Как точно и полно передана в этих воспоминаниях сама суть старомосковской жизни! Вигель создал на редкость красочную картину, способную затмить собою иную зарисовку. Кстати, последний абзац служит еще и прекрасной декорацией к первому балу пушкинской Татьяны Лариной, привезенной в Москву на ярмарку невест:
И красавицы, и гусары резвились здесь под строгим взором Екатерины II, статуя которой стояла в Благородном собрании как олицетворение признательности российской императрице, в просвещенную эпоху которой, в 1783 году, оно было учреждено. А с 1810 года с вступлением в его ряды внука императрицы, Александра I, оно именовалось Российским благородным собранием, что отражало его уникальность и узкосословное предназначение.

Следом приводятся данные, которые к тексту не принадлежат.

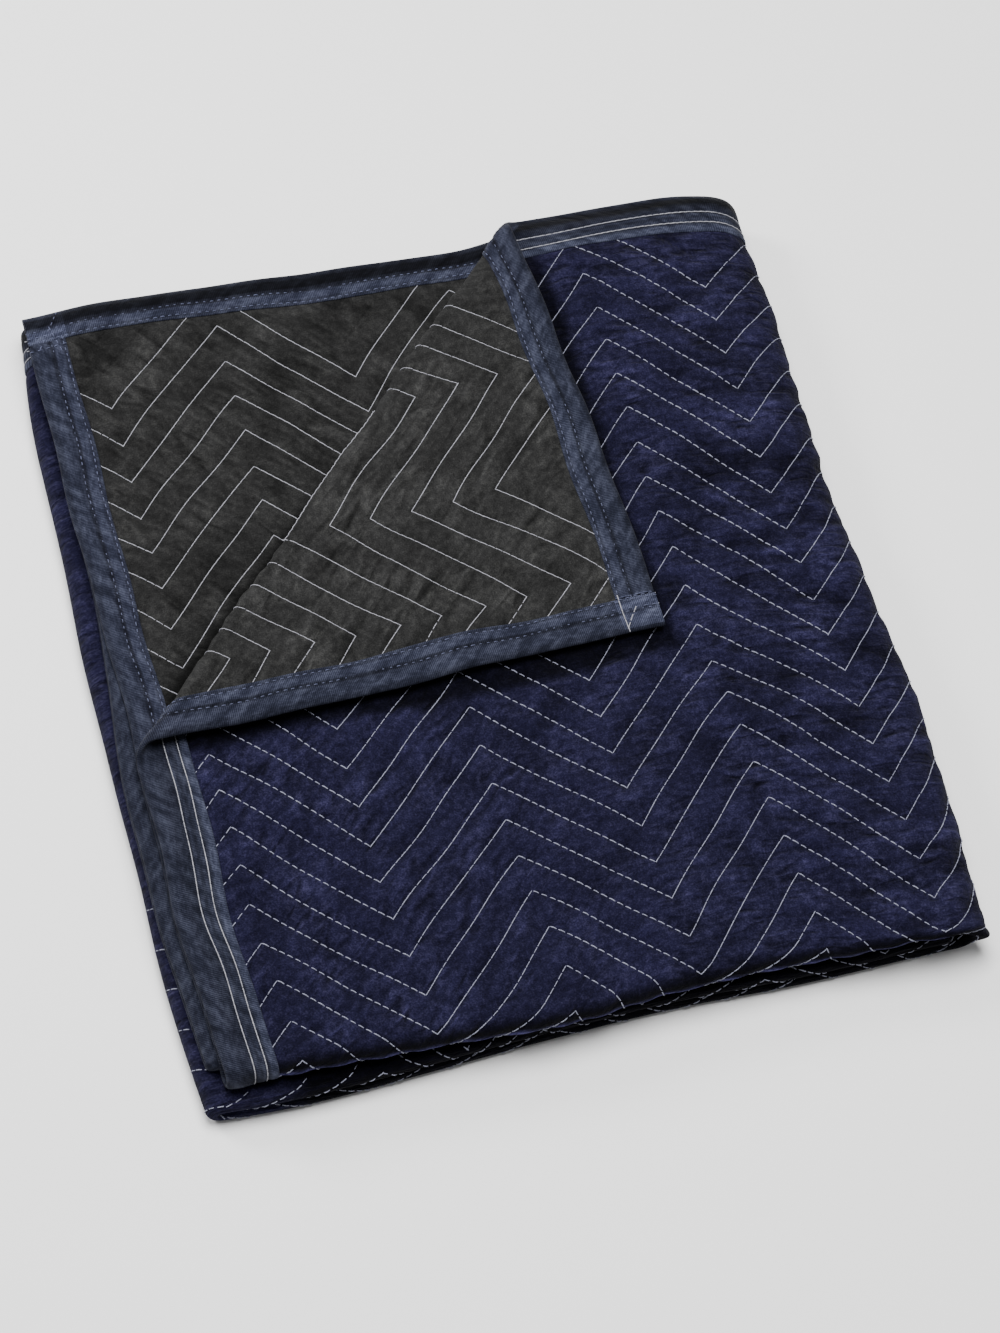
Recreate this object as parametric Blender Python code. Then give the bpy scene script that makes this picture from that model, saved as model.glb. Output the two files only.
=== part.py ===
# A quilted moving blanket, folded in half lengthwise, then in half and in half again,
# and laid flat with one corner of its top layer turned back.
#
# Every piece is first made flat, in the blanket's own coordinates: u along its length, v across
# its width, w through its thickness (face side up). It is cut with a line wherever it will bend,
# and only then folded, by moving its points. The packet's own axes are X to the right, Y to the
# back and Z up.
import math
from collections import namedtuple

import bmesh
import bpy
from mathutils import Vector

MM = 0.001

# Quilting: zigzag rows an inch apart, run across the blanket's length.
ZIG_PERIOD = 152.4 * MM
ZIG_DEPTH = 75.0 * MM
ROW_SPACING = 25.4 * MM
FIRST_ROW = 0.3 * MM

# One layer of the blanket is a face cloth and a back cloth.
CLOTH = 1.9 * MM
CLOTH_GAP = 0.3 * MM
LAYER_HALF = CLOTH_GAP / 2 + CLOTH
FACE_PUFF = 0.4 * MM
FACE_DIP = 0.6 * MM
BACK_DIP = 0.8 * MM

# Binding tape, folded over each edge of the blanket, where the cloths are sewn thin. It reaches
# further over the face cloth than over the back cloth.
TAPE = 0.9 * MM
FACE_TAPE = 29.0 * MM
BACK_TAPE = 21.5 * MM
TAPE_LAP = 0.3 * MM
EDGE_CLOTH = 0.7 * MM
TAPE_INNER = CLOTH_GAP / 2 + EDGE_CLOTH + TAPE_LAP
TAPE_OUTER = TAPE_INNER + TAPE
FACE_BOUND = FACE_TAPE + TAPE_LAP
BACK_BOUND = BACK_TAPE + TAPE_LAP

# The stack: eight layers lie in four folded pairs.
LAYER_PITCH = 4.6 * MM
PAIR_PITCH = 2 * LAYER_PITCH
PAIR_HALF = LAYER_PITCH / 2

# Straight outline of the packet, before its unevenness, from a zigzag peak near its middle.
LEFT_X = -192.0 * MM
SECOND_LEFT_X = -196.0 * MM
LEFT_FOLD_X = -194.2 * MM
ROLL_X = 241.0 * MM
ROLL_REACH = 20.0 * MM
INNER_TURN_X = 243.0 * MM
FAR_Y = 330.5 * MM
LOWER_FAR_Y = 325.5 * MM
FRONT_Y = -205.0 * MM
RIGHT_X = ROLL_X + ROLL_REACH + PAIR_HALF + LAYER_HALF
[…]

Читатель спросит: но ведь в Москве уже был подобный сонм избранных – Английский клуб, открытый за десятилетие до этого, в 1772 году. Но дело в том, что обстановка клуба не позволяла «Блеснуть, пленить и улететь». В отличие от Английского клуба, Благородное собрание давало такую возможность – «доставлять потомственному дворянству приятные занятия, приличные классу образованному и не возбраняемые законом», согласно своему уставу [204].
203
Вигель Ф.Ф. Записки. М. 2000. С. 185.
204
Шумихин С.В. Лермонтов в Российском Благородном собрании // Лермонтовский сборник. Л. 1985. С. 233–245.